BoE May Toughen Stress Tests
BoE May Toughen Stress Tests

The Bank of England may consider using stress tests of differing severity to assess the resilience of the financial system as economic booms turn to busts, said Deputy Governor Jon Cunliffe.

A harsher scenario would be used as economic growth accelerates and risk builds up in the system, Cunliffe said in a speech in London on Tuesday. When the economy weakens and there is less risk in the system, and looser bank lending is required, a softer scenario could be used, said Cunliffe, who has responsibility for financial stability, Bloomberg reported.

“At present we are using stress testing to help us judge how resilient the banking system is to different severely adverse, but plausible, scenarios,” Cunliffe said. “A development of this approach would be to use stress testing more countercyclically.”

Regulators are seeking to broaden their view of the financial system after the crisis showed how risks can build unseen, creating feedback loops and contagion that can cause seemingly solid institutions to collapse. They are turning their attention to potential crises outside the banking system in institutions such as insurers and asset managers, and examining economic scenarios that may cause banks to lower their guard when making lending decisions.

The asset-management industry has grown by 60% since 2003, and is now a similar size to the commercial-banking system, Cunliffe said.

New Frontiers

“This will probably be one of the new frontiers of macro (and micro) prudential regulation,” Cunliffe said. The BOE’s Financial Policy Committee “is exploring whether there are significant risks from changes in these markets.”

The thrust of regulation since the crisis has been blamed for slowing economic growth as authorities have insisted that banks retain more capital.

Cunliffe cautioned, however, that “we should not imagine that there is some recent halcyon world of banks supporting the real economy to which we can quickly return if the regulatory straitjacket is loosened.” The financial system was “badly distorted” in the run-up to the crisis, and a “major adjustment” is now required in banks’ business models.

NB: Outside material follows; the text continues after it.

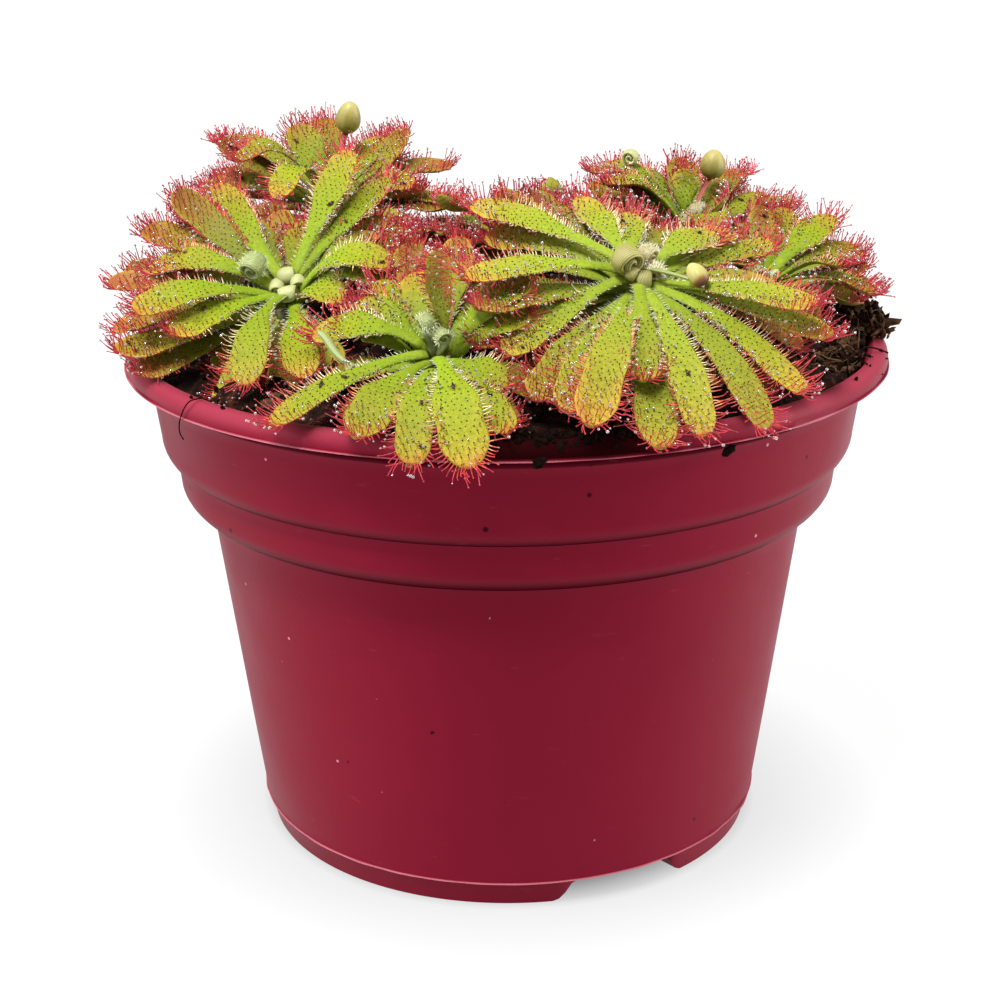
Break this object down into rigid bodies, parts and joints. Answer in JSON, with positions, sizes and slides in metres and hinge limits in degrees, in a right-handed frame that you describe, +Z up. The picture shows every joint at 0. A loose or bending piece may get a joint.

While the BOE accepts that rules will need to be refined and reviewed, the temptation to trade financial stability for growth should be resisted, Cunliffe said.

“The implementation of the detailed reforms will inevitably throw up unforeseen effects in particular places and where it is justified we will need to revisit issues,” he said. “But we should be careful about talking about turning back the overall regulatory dial or trying to trade off the risk of financial instability for short term growth.”

Incentive Problems

Separately, in the text of a speech issued on Tuesday, BOE chief economist Andy Haldane said there are “incentive problems” at companies, particularly banks, that mean short-term gains are prioritized over the long-term view.

“Challenges to the shareholder-centric company model are rising, both from within and outside the corporate sector,” he said. “Some incremental change is occurring to trim these branches. But it may be time for a more fundamental re-rooting of company law.”

The comments follow Haldane’s remarks last week, when he said companies are investing too little because of payouts to investors. “Companies are almost eating themselves, taking their internal funds and distributing that to shareholders rather than investing,” he said on BBC television.

“Ultimately, if you change the structure of the system, the incentives, that’s got to be better for everyone,” he said.